Exercise prompt — Pull every line containing "scene" from the entries.

Material shown —
* * *
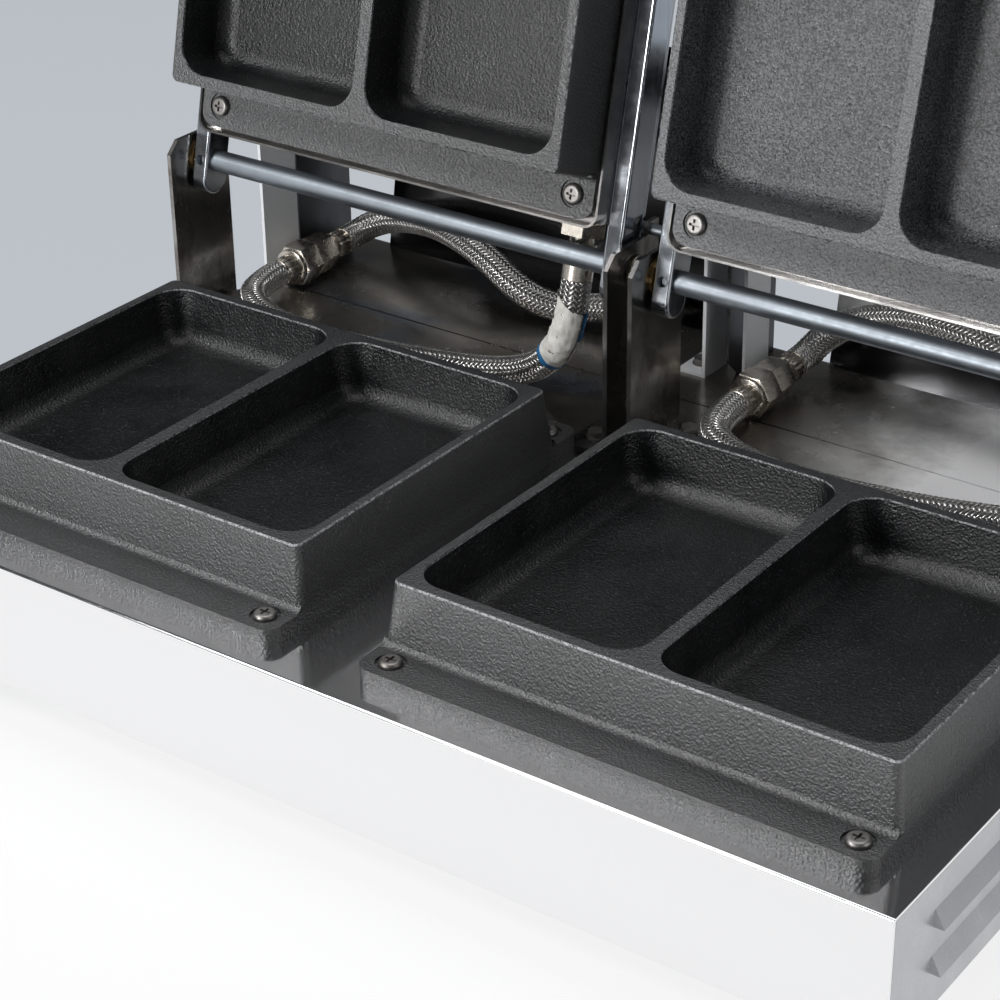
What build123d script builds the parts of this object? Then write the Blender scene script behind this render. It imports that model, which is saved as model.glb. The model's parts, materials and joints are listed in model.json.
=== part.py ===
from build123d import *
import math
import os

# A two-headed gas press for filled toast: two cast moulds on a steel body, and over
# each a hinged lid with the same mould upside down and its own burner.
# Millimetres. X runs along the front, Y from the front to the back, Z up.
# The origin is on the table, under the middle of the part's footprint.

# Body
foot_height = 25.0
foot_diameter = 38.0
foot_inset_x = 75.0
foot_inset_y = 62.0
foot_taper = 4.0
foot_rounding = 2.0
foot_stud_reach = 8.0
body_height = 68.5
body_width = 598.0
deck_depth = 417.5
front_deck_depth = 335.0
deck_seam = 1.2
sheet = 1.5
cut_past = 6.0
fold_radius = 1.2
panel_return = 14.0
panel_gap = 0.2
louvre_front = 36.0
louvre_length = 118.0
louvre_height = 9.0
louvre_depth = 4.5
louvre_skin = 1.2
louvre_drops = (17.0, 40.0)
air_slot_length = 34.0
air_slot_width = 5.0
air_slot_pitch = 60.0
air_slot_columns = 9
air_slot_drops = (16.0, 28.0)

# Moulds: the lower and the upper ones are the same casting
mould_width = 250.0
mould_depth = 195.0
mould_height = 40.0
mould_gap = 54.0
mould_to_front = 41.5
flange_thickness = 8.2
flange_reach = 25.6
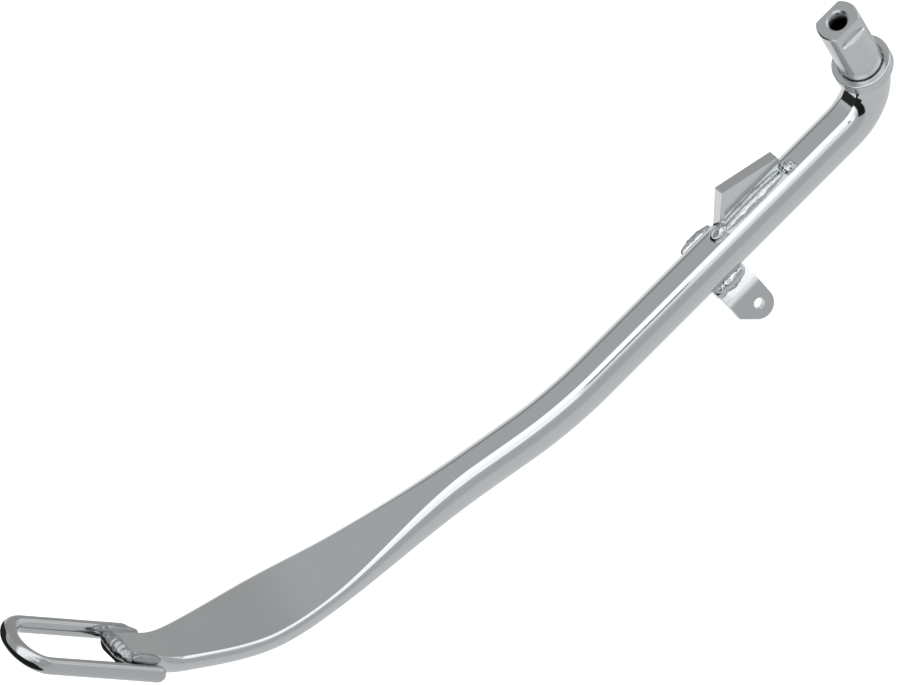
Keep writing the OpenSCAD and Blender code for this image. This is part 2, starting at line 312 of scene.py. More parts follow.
* * *
Expected answer —
What build123d script builds the parts of this object? Then write the Blender scene script behind this render. It imports that model, which is saved as model.glb. The model's parts, materials and joints are listed in model.json.
Keep writing the OpenSCAD and Blender code for this image. This is part 2, starting at line 312 of scene.py. More parts follow.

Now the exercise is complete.